──────── DATASET EXTRACT ────────
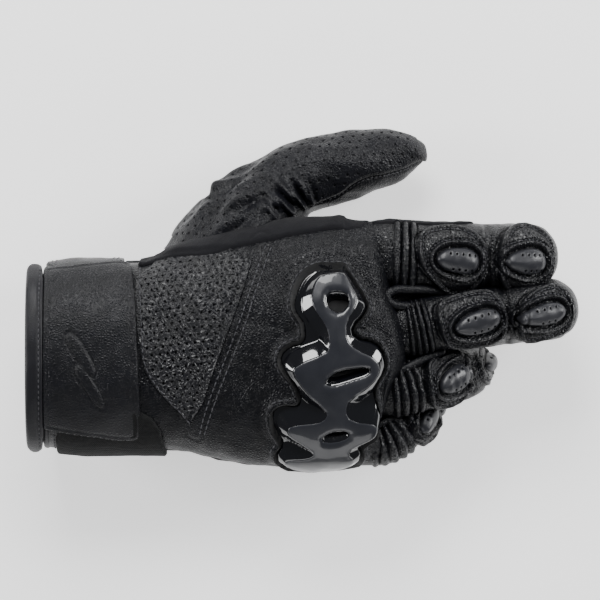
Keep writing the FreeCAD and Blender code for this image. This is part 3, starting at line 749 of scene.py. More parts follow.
def build_hand():
    """The leather of the hand: back and palm, joined along the two sides of the hand."""
    nose = HAND_FRONT - FRONT_ROUND
    rounding = nose + FRONT_ROUND * np.sin(np.linspace(0, 1.5, 14))
    along = np.concatenate([np.arange(HAND_START, nose, 0.8), rounding])
    finish(hand.skin("hand_back_leather", along, -SEAM_SHARE, SEAM_SHARE, 0.8), "hand_leather", blend=WRIST,
           replaces=("hand_back_panel", "wrist_gusset"))
    for side, low, high in (("left", SEAM_SHARE, 1.0), ("right", -1.0, -SEAM_SHARE)):
        half = hand.skin(f"hand_palm_leather_{side}", along, low, high, 1.1)
        finish(half, "palm_suede", blend=WRIST, replaces=("hand_palm_panel",))
    for sign, side in ((1, "thumb"), (-1, "little")):
        edge = np.arange(HAND_START, HAND_FRONT - FRONT_ROUND, 1.0)
        v = SEAM_SHARE * hand.girth(edge, sign)
        line = hand.surface(edge, v, 0.25)
        finish(sweep(f"side_piping_{side}", line, radius=0.75, sides=8), "edge_binding", blend=WRIST)


INSERT_HOLES = (3.5, 0.54)  # pitch and radius of the holes
THUMB_HOLES = (4.1, 0.5)


def hole_field(low, high, pitch, radius):
    """Staggered round holes over a region, as (centres, radius)."""
    rows = np.arange(low[1], high[1], pitch * 0.87)
    return np.array([
        (low[0] + pitch * (k + 0.5 * (r % 2)), y)
        for r, y in enumerate(rows)
        for k in range(int((high[0] - low[0]) / pitch) + 1)
    ]), radius


def with_holes(distance, holes, margin):
    """The same signed distance with holes cut where they are well inside it."""
    centres, radius = holes
    centres = centres[distance(centres) < -margin]

    def cut(points):
        nearest = np.full(len(points), np.inf)
        for cx, cy in centres:
            nearest = np.minimum(nearest, (points[:, 0] - cx) ** 2 + (points[:, 1] - cy) ** 2)
        return np.maximum(distance(points), radius - np.sqrt(nearest))

    return cut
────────
REQUIREMENT
All lines from the beginning of the material above through the one with "THUMB_HOLES = (4.1, 0.5)" need to be returned exactly; please return those and only those.

ANSWER IN FULL
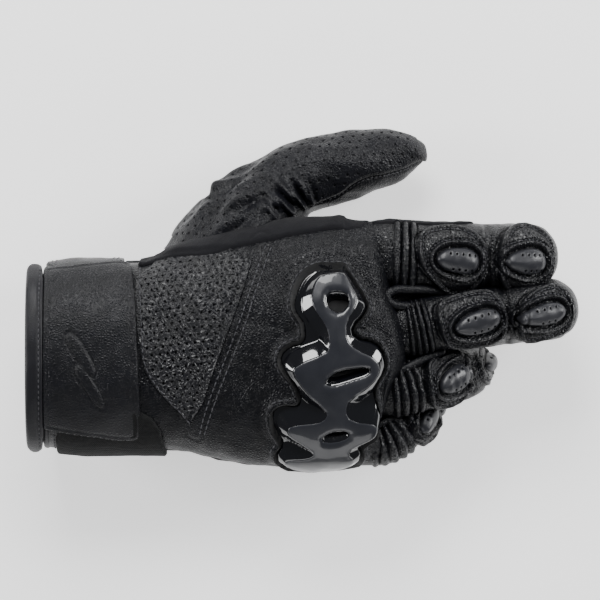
Keep writing the FreeCAD and Blender code for this image. This is part 3, starting at line 749 of scene.py. More parts follow.
def build_hand():
    """The leather of the hand: back and palm, joined along the two sides of the hand."""
    nose = HAND_FRONT - FRONT_ROUND
    rounding = nose + FRONT_ROUND * np.sin(np.linspace(0, 1.5, 14))
    along = np.concatenate([np.arange(HAND_START, nose, 0.8), rounding])
    finish(hand.skin("hand_back_leather", along, -SEAM_SHARE, SEAM_SHARE, 0.8), "hand_leather", blend=WRIST,
           replaces=("hand_back_panel", "wrist_gusset"))
    for side, low, high in (("left", SEAM_SHARE, 1.0), ("right", -1.0, -SEAM_SHARE)):
        half = hand.skin(f"hand_palm_leather_{side}", along, low, high, 1.1)
        finish(half, "palm_suede", blend=WRIST, replaces=("hand_palm_panel",))
    for sign, side in ((1, "thumb"), (-1, "little")):
        edge = np.arange(HAND_START, HAND_FRONT - FRONT_ROUND, 1.0)
        v = SEAM_SHARE * hand.girth(edge, sign)
        line = hand.surface(edge, v, 0.25)
        finish(sweep(f"side_piping_{side}", line, radius=0.75, sides=8), "edge_binding", blend=WRIST)


INSERT_HOLES = (3.5, 0.54)  # pitch and radius of the holes
THUMB_HOLES = (4.1, 0.5)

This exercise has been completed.